When we refused, she moved to try and tarnish our reputation, she also banned 4Square Media from getting Sony press releases, we responded by proving that the pen is mightier than the sword, We broke story after story from accounting scandals to falling sales and sackings including the exit of Rose at Sony.

That same arrogance is still present today with the Company refusing to let us review their products because of “negative” reviews in the past and the fact that we wrote about their arrogance and business failings.

Rose said of Sony Australia “I think there was a realisation that whilst we had been clever in the way we introduced well-engineered products, we realised we had been a bit arrogant,” he says. “That’s a challenge for a lot of great brands; there’s a sort of arrogance-to-failure-to-humility-to-success circle that companies go on.

He told the AFR “You could say marketing’s job was to stop that arrogance, to just keep ourselves anchored by what our customers were starting to say in the mid-90s about a brand like Sony. We learned there was a loyal cohort of Sony fans that were clear when we’d made missteps, they would stick with us. They were saying ‘don’t worry, Sony will get it right because we have faith’.”

But Sony didn’t get back from their arrogant ways and have never been able to get back to their glory days, when the Japanese Company dominated the TV industry.

Today their TV business is unprofitable, and they have resorted to having to buy OLED panels from LG.

Their mobile business is also unprofitable with the Company pulling out of several global markets including Australia.

Rose claims that he is tipping point in Sony’s shift from confidence to arrogance occurred when it stuck with its Trinitron TV line, using cathode ray tubes rather than flat-panel TVs with circuit boards.

At one stage Sony who were desperate to get into the flat panel TV market formed a joint venture with Samsung to roll out Plasma TV’s they bragged at the time that it was a 50/50 joint venture when in reality the manufacturing business was 51% owned by Samsung.

This led to fights especially when it came to supply with Korean Company Samsung favouring their own operation over Sony who were often overloaded with stock or starved of supply.

“What the Koreans understood very early in the piece was that investing in semi-conductors and flat-panel technology helps you manage the upstream supply chain,” Rose said.

“What really became important was how much old stock you had in the market and the Koreans got on to supply-chain efficiencies really, really quickly. They didn’t have a lot of stock hanging around the system, so they could introduce new product faster. When that happens, it forces everyone else’s old product down in price faster.”.
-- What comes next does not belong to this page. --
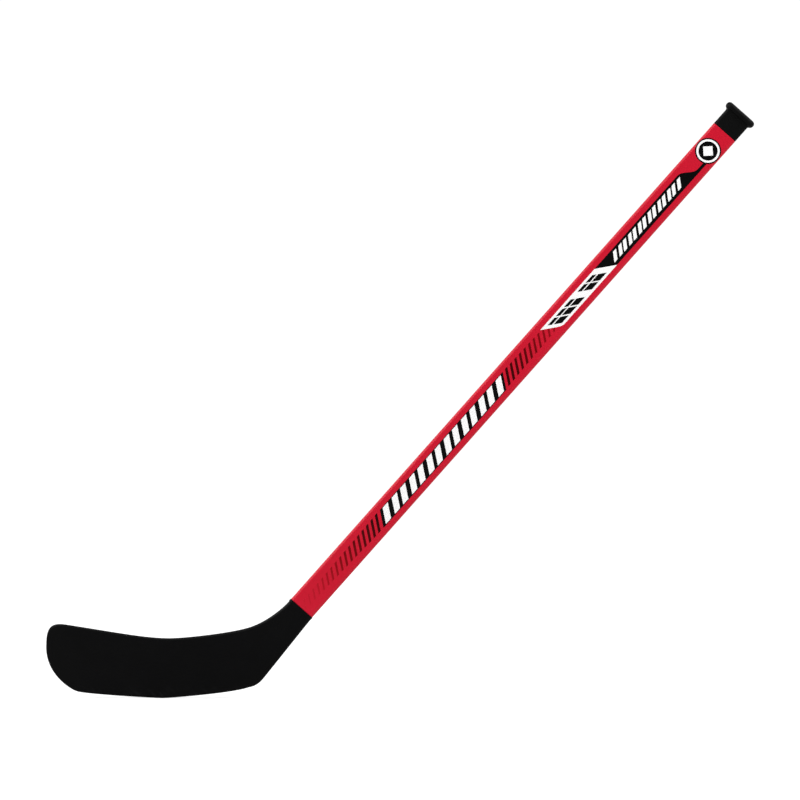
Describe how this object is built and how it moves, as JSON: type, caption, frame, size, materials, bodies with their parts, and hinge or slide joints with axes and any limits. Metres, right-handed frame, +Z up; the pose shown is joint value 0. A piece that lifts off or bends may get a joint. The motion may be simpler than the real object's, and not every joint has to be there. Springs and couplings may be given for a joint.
{
  "type": "ice hockey stick",
  "caption": "Small ice hockey stick: hollow rectangular shaft with printed artwork, moulded curved blade glued in by a tenon, and a flanged butt cap.",
  "frame": {"origin": "where the shaft's centreline meets the plane of the ice that the blade's rocker touches", "axes": "+X along the ice towards the butt, +Z up, +Y towards the forehand side, so the wide faces of the shaft face -Y and +Y"},
  "size_m": [0.6475, 0.0237, 0.5449],
  "materials": {
    "shaft_red": "smooth gloss extruded plastic",
    "blade_black": "fine moulded grain, satin",
    "cap_black": "soft matte moulding",
    "adhesive": "set hot-melt glue",
    "black_print": "gloss ink",
    "white_print": "gloss ink",
    "bar_print": "screened black ink that fades into the red"
  },
  "bodies": {
    "root": {"shaft": "shaft_red", "blade": "blade_black", "blade_adhesive": "adhesive", "butt_cap": "cap_black", "butt_adhesive": "adhesive", "front_lower_bars": "bar_print", "front_band_ground": "black_print", "front_band_blocks": "white_print", "front_upper_bars": "bar_print", "front_size_ground": "white_print", "front_size_blocks": "black_print", "front_name_ground": "black_print", "front_name_blocks": "white_print", "front_roundel_ground": "black_print", "front_roundel_motif": "white_print", "back_lower_bars": "bar_print", "back_band_ground": "black_print", "back_band_blocks": "white_print", "back_upper_bars": "bar_print", "back_size_ground": "white_print", "back_size_blocks": "black_print", "back_name_ground": "black_print", "back_name_blocks": "white_print", "back_roundel_ground": "black_print", "back_roundel_motif": "white_print"}
  },
  "joints": []
}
And that’s where Rose says Sony’s marketing teams had to radically adjust to a new business case. Once hailed as a global benchmark in building consumer brand preference with epic advertising campaigns and edgy marketing communications, Sony had to adjust to faster tactics and the once unthinkable notion of regularly lowering prices to compete.

Rose, who holds a management science degree advised Harvey Norman among others between leaving Sony and joining Samsung. This was also a disaster with franchisees baulking at the concept of centralised supply which Rose was commissioned to initiate at the mass retailer.

Rose had clear brief at Harvey Norman, in an effort to compete with JB Hi Fi Harvey Norman wanted to centralise their buying and distribution operation. Franchisees rejected the notion of being told how many TV’s they would get, or which models were in the supply chain. Rose eventually left and took up the role at Samsung.

He says “fluffy marketers” would resist lowering pricing on a simple argument that it affected consumer brand equity, while advocates for dropping prices as a first and fast option were lazy.

“At Sony it was the marketers and engineers first. Finance was really important, but the culture was very much around engineering and marketing”.

Rose claims “The logical place for the ownership of customer experience is undoubtedly marketing,” he says. “I would venture to say in many consumer electronics companies, the customer service component is still stuck with engineering, spare parts and repairs. If marketing had perhaps done a better job commercially in the past, it could be more trusted with the customer experience job.

“A lot of companies don’t know where to put customer experience. They know it’s not a good fit with customer service in its traditional form because it’s very transactional. The key is the chief marketing officer needs to be joined at the hip to the commercial objectives and results of the organisation.

Rose claims that he is often troubled by those who viewed discounting and price as the first sales lever to pull in the heat of competition.

“I found myself in the middle of lots of conversations with the fluffy CMO on one side and the very basic sales discount trading executive on the other. I would say ‘please don’t talk about fluffy stuff and please don’t talk about 10 per cent off anymore, or just tactical promotions. What can we do with strategic partnerships, for instance?’ We might need a promotional element but let’s move our brand forward in a way that isn’t just 15 per cent off.”